### [Problem statement]
Show all lines from the listing below that contain "bodies".

### [Supplied data]
* * * * * * * * *
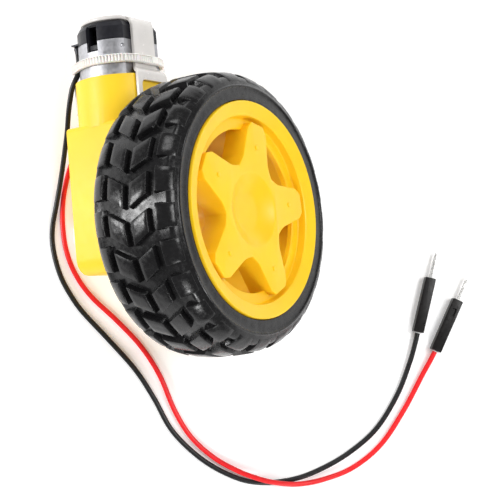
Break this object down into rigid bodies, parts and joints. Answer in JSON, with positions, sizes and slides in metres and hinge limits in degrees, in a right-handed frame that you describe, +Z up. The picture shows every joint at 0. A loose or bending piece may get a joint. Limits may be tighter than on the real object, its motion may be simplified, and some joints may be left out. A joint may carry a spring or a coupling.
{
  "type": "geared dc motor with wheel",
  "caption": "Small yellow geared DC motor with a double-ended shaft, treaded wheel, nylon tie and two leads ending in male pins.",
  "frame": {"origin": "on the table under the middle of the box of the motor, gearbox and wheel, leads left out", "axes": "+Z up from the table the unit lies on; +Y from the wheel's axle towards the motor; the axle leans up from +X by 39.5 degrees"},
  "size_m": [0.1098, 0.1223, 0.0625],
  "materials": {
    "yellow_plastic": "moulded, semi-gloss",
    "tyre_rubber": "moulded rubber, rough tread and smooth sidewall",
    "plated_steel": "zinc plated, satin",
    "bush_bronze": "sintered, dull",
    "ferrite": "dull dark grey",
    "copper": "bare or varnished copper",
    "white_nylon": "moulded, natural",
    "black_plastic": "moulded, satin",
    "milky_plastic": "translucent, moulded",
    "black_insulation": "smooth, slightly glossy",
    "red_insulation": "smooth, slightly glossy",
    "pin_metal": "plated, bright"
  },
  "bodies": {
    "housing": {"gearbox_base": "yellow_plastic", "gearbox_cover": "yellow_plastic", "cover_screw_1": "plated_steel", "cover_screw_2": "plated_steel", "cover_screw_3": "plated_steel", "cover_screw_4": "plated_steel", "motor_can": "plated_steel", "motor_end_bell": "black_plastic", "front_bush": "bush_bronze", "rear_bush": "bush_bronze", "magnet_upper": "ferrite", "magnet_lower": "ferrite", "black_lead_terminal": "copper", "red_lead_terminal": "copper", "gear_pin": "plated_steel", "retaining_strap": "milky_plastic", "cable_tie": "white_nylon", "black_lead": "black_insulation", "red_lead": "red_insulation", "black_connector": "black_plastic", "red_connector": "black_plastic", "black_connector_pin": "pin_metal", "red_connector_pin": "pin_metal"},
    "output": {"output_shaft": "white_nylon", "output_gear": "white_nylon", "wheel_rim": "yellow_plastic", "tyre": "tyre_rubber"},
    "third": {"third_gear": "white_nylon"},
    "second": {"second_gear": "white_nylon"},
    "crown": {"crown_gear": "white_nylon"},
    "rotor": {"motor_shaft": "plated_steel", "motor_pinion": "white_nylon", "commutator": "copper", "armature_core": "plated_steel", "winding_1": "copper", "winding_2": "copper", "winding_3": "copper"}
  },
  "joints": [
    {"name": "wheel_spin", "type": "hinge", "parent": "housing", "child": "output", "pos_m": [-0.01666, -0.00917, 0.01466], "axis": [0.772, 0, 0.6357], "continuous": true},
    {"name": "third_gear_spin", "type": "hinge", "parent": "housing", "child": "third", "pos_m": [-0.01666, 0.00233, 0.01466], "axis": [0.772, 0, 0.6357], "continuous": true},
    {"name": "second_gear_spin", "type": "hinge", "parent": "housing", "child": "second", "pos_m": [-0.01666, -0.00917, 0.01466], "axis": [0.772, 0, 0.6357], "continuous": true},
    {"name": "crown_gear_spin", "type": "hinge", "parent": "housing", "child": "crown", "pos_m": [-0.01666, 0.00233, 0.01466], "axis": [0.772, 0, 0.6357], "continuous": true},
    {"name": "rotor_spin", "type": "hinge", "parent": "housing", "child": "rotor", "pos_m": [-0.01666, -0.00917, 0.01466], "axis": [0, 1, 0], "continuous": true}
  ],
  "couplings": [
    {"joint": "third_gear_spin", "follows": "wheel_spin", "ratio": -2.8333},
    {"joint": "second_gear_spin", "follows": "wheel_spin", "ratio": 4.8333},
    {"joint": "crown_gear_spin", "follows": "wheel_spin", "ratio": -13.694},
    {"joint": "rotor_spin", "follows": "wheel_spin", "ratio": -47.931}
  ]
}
* * * * * * * * *
### [Solution for this exercise]
Break this object down into rigid bodies, parts and joints. Answer in JSON, with positions, sizes and slides in metres and hinge limits in degrees, in a right-handed frame that you describe, +Z up. The picture shows every joint at 0. A loose or bending piece may get a joint. Limits may be tighter than on the real object, its motion may be simplified, and some joints may be left out. A joint may carry a spring or a coupling.
  "bodies": {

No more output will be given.